▸ **Exercise details**:
Look through the data below and extract, unchanged, the lines from the one that contains "make_posts()" to the one that contains "zip(*points))), Vector(map(max, zip(*points)))", both included.

▸ **Raw data**:
- - - - - - -

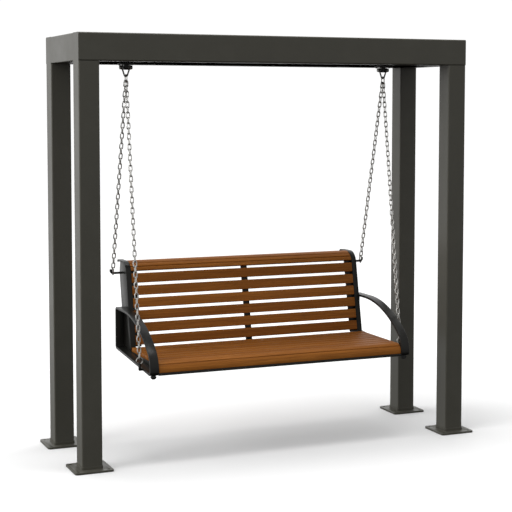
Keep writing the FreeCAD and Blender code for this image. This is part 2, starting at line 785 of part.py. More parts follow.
def make_slats():
    """All the slats with their screw holes, and the screws."""
    screws = []
    for name, line, low, high in SLATS:
        length = "seat_slat_length" if line is SEAT else "back_slat_length"
        tag = name.title().replace("_", "")
        body = outline_body(tag, [line.band(low, high, 0, WOOD)], length, f"-({length}) / 2")
        rounded = round_long_edges(body, line, low, high)
        holes = shaped(f"{name}_holes", Part.Compound(screw_shapes(line, low, high, CLEAR)))
        keep(cut(f"{tag}Drilled", rounded, holes), name)
        screws += screw_shapes(line, low, high, 0)
    keep(shaped("slat_screws", Part.Compound(screws)), "slat_screws")


def round_long_edges(body, line, low, high):
    """Ease the two long front edges of a slat."""
    doc.recompute()
    shape = body.Shape
    wanted = []
    for spot in (line.spot(low), line.spot(high)):
        for index, edge in enumerate(shape.Edges, start=1):
            middle = edge.CenterOfMass
            if edge.Length > 1000 and abs(middle.y - spot.x) < 0.1 and abs(middle.z - spot.y) < 0.1:
                wanted.append(f"Edge{index}")
    plain = body.Tip
    fillet = body.newObject("PartDesign::Fillet", body.Name + "Eased")
    fillet.Base = (plain, wanted)
    bind(fillet, Radius="slat_corner")
    body.Tip = fillet
    return body


def make_supports():
    """The bent flat bars under the seat and behind the back, drilled for the screws."""
    drill = {}
    for line in (BACK, SEAT):
        shapes = []
        for _, owner, low, high in SLATS:
            if owner is line:
                shapes += screw_shapes(line, low, high, CLEAR)
        drill[id(line)] = Part.Compound(shapes)
    low_end = FOOT - size("strap_run_down")
    top_end = SLATS[7][3]
    strap = outline_body("CentreStrap", [BACK.band(low_end, top_end, WOOD, WOOD + STEEL)], "strap_width",
                         "-strap_width / 2")
    keep(cut("CentreStrapDrilled", strap, shaped("centre_holes", drill[id(BACK)])), "centre_back_strap")
    for side, hand in [("left", -1), ("centre", 0), ("right", 1)]:
        middle = hand * support_places(SEAT)[2]
        wide = SEAT_RAIL_WIDE if hand else size("strap_width")
        rail = outline_body(f"SeatRail{side}", [SEAT.band(EDGE / 2, SEAT.total, WOOD, WOOD + STEEL)], wide,
                            middle - wide / 2)
        pieces = [rail]
        if hand:
            low_x = size("upright_outer") - STEEL if hand > 0 else -size("upright_outer")
        else:
            low_x = size("strap_width") / 2 - STEEL
        pieces.append(block(f"SidePlate{side}", "strap_thick", "side_plate_long", "side_plate_high", low_x,
                            "side_plate_back - seat_front", "arm_bottom + arm_thick"))
        whole = fuse(f"SeatRailWhole{side}", pieces)
        keep(cut(f"SeatRailDrilled{side}", whole, shaped(f"rail_holes_{side}", drill[id(SEAT)])),
             f"{side}_seat_rail")
    make_uprights(drill[id(BACK)])


def make_uprights(holes):
    """The welded end uprights of the back: edge strip, deep web and the flange behind the slats."""
    outer, depth = size("upright_outer"), size("upright_depth")
    base_up = size("arm_bottom") + size("arm_thick")
    tail = size("upright_tail")  # the edge strip runs on this far past the web's top
    heel = size("crown_drop")
    strip = BACK.band(0, BACK.total, 0, EDGE)
    flange = BACK.band(FOOT + size("roll_gap"), SLATS[7][3], WOOD, WOOD + STEEL)
    knee = BACK.spot(FOOT + size("upright_knee"), depth)
    crown = BACK.spot(FOOT + STRAIGHT - heel, depth)
    back_top = BACK.spot(BACK.total - tail, EDGE / 2)
    front = BACK.edges(EDGE / 2, BACK.total - tail, EDGE / 2)
    start = front[0].value(front[0].FirstParameter)
    foot_y = knee.x - heel
    spots = [back_top, Vector(crown.x + EDGE / 2, crown.y + size("crown_rise"), 0), crown, knee,
             Vector(foot_y, base_up + size("upright_foot"), 0), Vector(foot_y, base_up, 0),
             Vector(start.x, base_up, 0), start]
    web = front + [Part.LineSegment(spots[index], spots[index + 1]) for index in range(len(spots) - 1)]
    strip_wide, web_wide = size("upright_strip"), size("web_thick")
    parts = [("Strip", strip, outer - strip_wide, strip_wide), ("Web", web, outer - web_wide, web_wide),
             ("Flange", flange, FLANGE_INNER, outer - web_wide - FLANGE_INNER + size("weld_overlap"))]
    for side, hand in SIDES.items():
        pieces = []
        for name, outline, inner_x, wide in parts:
            low_x = inner_x if hand > 0 else -inner_x - wide
            pieces.append(outline_body(f"{name}{side}", [outline], wide, low_x))
        whole = fuse(f"Upright{side}", pieces)
        bore_x = f"{hand} * upright_outer - 2 * upright_strip"
        bar = rod(f"BarBore{side}", "hook_bar", "4 * upright_strip", "x", bore_x, "hook_back", "hook_height")
        tool = group(f"UprightHoles{side}", [bar, shaped(f"upright_holes_{side}", holes)])
        keep(cut(f"UprightDrilled{side}", whole, tool), f"{side}_back_upright")


def make_arm_loops():
    """The closed flat-bar loops at the ends: arm, rear leg and bottom rail in one bent bar."""
    front, rear = -size("arm_front"), size("arm_rear")
    low, top = size("arm_bottom"), size("arm_top")
    corner, turn = size("arm_corner"), size("arm_crest_turn")
    tight, large = size("arm_shoulder"), size("arm_crest")
    rise = tight * math.sin(math.radians(90 - turn)) + large * (1 - math.cos(math.radians(turn)))
    reach = tight * (1 - math.cos(math.radians(90 - turn))) + large * math.sin(math.radians(turn))
    slope = size("rail_slope")
    foot_run = (rear - front - 2 * corner) / math.cos(math.radians(slope))
    leg = top - low - 2 * corner - foot_run * math.sin(math.radians(slope))
    moves = [("line", top - low - rise - corner, 0), ("arc", tight, 90 - turn), ("arc", large, turn),
             ("line", rear - front - reach - corner, 0), ("arc", corner, 90), ("line", leg, 0),
             ("arc", corner, 90 - slope), ("line", foot_run, 0), ("arc", corner, 90 + slope)]
    loop = Contour((front, low + corner), 90, moves)
    outer = loop.edges(0, loop.total, 0)
    inner = loop.edges(0, loop.total, size("arm_thick"))
    feet = []
    for side, hand in SIDES.items():
        low_x = "upright_outer" if hand > 0 else "-upright_outer - arm_width"
        keep(outline_body(f"ArmLoop{side}", [outer, inner], "arm_width", low_x), f"{side}_arm_loop")
        middle = f"{hand} * (upright_outer + arm_width / 2)"
        back = "arm_corner - arm_front"
        neck = "arm_bottom - bumper_neck"
        stub = rod(f"Foot{side}", "0.8 * bumper", "bumper_neck", "z", middle, back, neck)
        dome = doc.addObject("Part::Sphere", f"Dome{side}")
        bind(dome, Radius="bumper / 2")
        place(dome, middle, back, neck)
        corner_x, corner_y = f"{middle} - bumper / 2", f"{back} - bumper / 2"
        slab = block(f"DomeCut{side}", "bumper", "bumper", "bumper", corner_x, corner_y, neck)
        flat = block(f"DomeLow{side}", "bumper", "bumper", "bumper", corner_x, corner_y,
                     f"{neck} - 1.4 * bumper")
        trimmed = cut(f"DomeHalf{side}", dome, group(f"DomeTools{side}", [slab, flat]))
        feet.append(fuse(f"Bumper{side}", [stub, trimmed]))
    keep(group("Bumpers", feet), "arm_loop_bumpers")


def make_cross_rails():
    """The rails along X: one below the seat's nose and one behind the seat."""
    clear_x = "2 * (upright_outer - web_thick)"
    front = block("FrontRail", "2 * upright_outer", "front_rail_wide", "arm_thick", "-upright_outer",
                  "-seat_front - front_rail_lead", "arm_bottom")
    keep(front, "front_seat_rail")
    rear = doc.addObject("PartDesign::Body", "RearRail")
    sketch = new_sketch(rear, "YZ_Plane")
    rounded_rectangle(sketch, "rear_rail_side", "rear_rail_side", "1.5 * rail_wall", "Outer")
    inner = "rear_rail_side - 2 * rail_wall"
    rounded_rectangle(sketch, inner, inner, "0.5 * rail_wall", "Inner")
    add_pad(rear, sketch, clear_x, both_ways=True)
    place(rear, 0, "seat_rear + rear_rail_back", "arm_bottom + arm_thick - rear_rail_lap + rear_rail_side / 2")
    keep(rear, "rear_seat_rail")


def make_rear_hooks():
    """The hooks that the rear chains hold: a bar through each upright's web, turned up at its outer end."""
    radius, bend = size("hook_bar") / 2, size("hook_bend")
    back, up = size("hook_back"), size("hook_height")
    head_thick = size("hook_head_thick")
    hooks = []
    for side, hand in SIDES.items():
        tip = size("hanger_offset") + size("hook_reach")
        inner = size("upright_outer") - size("web_thick") - head_thick
        slant = bend * math.sqrt(0.5)
        begin = Vector(hand * inner, back, up)
        turn_in = Vector(hand * (tip - bend), back, up)
        turn_mid = Vector(hand * (tip - bend + slant), back, up + bend - slant)
        turn_out = Vector(hand * tip, back, up + bend)
        end = Vector(hand * tip, back, up + size("hook_tip"))
        path = [Part.LineSegment(begin, turn_in), Part.Arc(turn_in, turn_mid, turn_out),
                Part.LineSegment(turn_out, end)]
        head = Part.makeCylinder(1.6 * radius, head_thick, begin, Vector(hand, 0, 0))
        hooks.append(shaped(f"{side}_rear_hook", swept_wire(path, radius).fuse(head).removeSplitter()))
    keep(group("RearChainHooks", hooks), "rear_chain_hooks")


def check_and_write():
    """Stop on any failed object or bad shape, then write each sub-part."""
    doc.recompute()
    for item in doc.Objects:
        if "Invalid" in item.State or "Error" in item.State:
            raise RuntimeError(f"{item.Name} ({item.Label}) failed: {item.State}")
    for node in NODES:
        if node.Shape.isNull() or not node.Shape.isValid():
            raise RuntimeError(f"{node.Label} has a bad shape")
        if not node.Shape.Solids:
            raise RuntimeError(f"{node.Label} holds no solid")
    os.makedirs("parts", exist_ok=True)
    for node in NODES:
        node.Shape.exportStep(f"parts/{node.Label}.step")
        centre = node.Shape.BoundBox.Center
        print(f"{node.Label}: {len(node.Shape.Solids)} solids, {node.Shape.Volume / 1000:.1f} cm3, "
              f"middle {centre.x:.0f} {centre.y:.0f} {centre.z:.0f}")
    print(len(NODES), "nodes")


make_posts()
make_beams()
make_roof()
make_hanger_brackets()
LOW_BEND = make_bails_and_rings()
make_chains(LOW_BEND)
make_lugs()
make_slats()
make_supports()
make_arm_loops()
make_cross_rails()
make_rear_hooks()
check_and_write()
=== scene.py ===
"""The looks of a hanging swing bench: timber slats on a black steel bench, four chains, a four-post portal.

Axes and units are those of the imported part: metres, +X to the right, +Y to the rear, +Z up.
"""

import logging
import math
from contextlib import contextmanager
from dataclasses import dataclass
from enum import Enum
from typing import Any, Iterator, Optional, Sequence, Union

import bpy
from mathutils import Matrix, Vector


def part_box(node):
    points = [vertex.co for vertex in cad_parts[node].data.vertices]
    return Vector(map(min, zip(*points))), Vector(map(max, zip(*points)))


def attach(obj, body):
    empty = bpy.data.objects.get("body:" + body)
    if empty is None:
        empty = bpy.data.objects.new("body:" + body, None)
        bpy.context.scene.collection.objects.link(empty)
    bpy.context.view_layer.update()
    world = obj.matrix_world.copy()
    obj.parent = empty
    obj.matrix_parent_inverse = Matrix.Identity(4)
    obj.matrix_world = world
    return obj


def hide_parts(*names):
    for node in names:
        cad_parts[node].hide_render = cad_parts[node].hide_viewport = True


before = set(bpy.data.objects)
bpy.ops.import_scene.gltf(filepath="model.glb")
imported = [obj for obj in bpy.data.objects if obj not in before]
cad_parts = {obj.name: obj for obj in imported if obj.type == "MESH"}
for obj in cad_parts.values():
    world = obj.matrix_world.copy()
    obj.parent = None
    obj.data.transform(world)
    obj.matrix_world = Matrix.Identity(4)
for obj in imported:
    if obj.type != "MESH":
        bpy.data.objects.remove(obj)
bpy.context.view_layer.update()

LOG = logging.getLogger("swing_bench")
SIDES = {"left": -1, "right": 1}
ENDS = ("front", "rear")
RIGHT_ANGLE = 90.0               # degrees
GRID = 1e5                       # steps per metre; corners that share a step are one corner
MERGE = 1 / GRID
HAIR = 1e-9                      # metres; a shorter stretch of a line counts as nothing
MEAN = 0.5                       # of every noise
Colour = tuple[float, float, float]
Point = tuple[float, float, float]
Range = tuple[float, float]


class Body(str, Enum):
    """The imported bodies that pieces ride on."""

    FRAME = "frame"
    BAILS = "bails"
    BENCH = "bench"


class Slot(str, Enum):
    """The finishes that the record names."""

    PORTAL = "portal_paint"
    HANGER = "hanger_black"
    BENCH = "bench_paint"
    CAP = "black_cap"
    WOOD = "wood_slat"
    CHAIN = "galvanised_chain"
    PLATED = "plated_hardware"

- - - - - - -

▸ **Right answer**:
make_posts()
make_beams()
make_roof()
make_hanger_brackets()
LOW_BEND = make_bails_and_rings()
make_chains(LOW_BEND)
make_lugs()
make_slats()
make_supports()
make_arm_loops()
make_cross_rails()
make_rear_hooks()
check_and_write()
=== scene.py ===
"""The looks of a hanging swing bench: timber slats on a black steel bench, four chains, a four-post portal.

Axes and units are those of the imported part: metres, +X to the right, +Y to the rear, +Z up.
"""

import logging
import math
from contextlib import contextmanager
from dataclasses import dataclass
from enum import Enum
from typing import Any, Iterator, Optional, Sequence, Union

import bpy
from mathutils import Matrix, Vector


def part_box(node):
    points = [vertex.co for vertex in cad_parts[node].data.vertices]
    return Vector(map(min, zip(*points))), Vector(map(max, zip(*points)))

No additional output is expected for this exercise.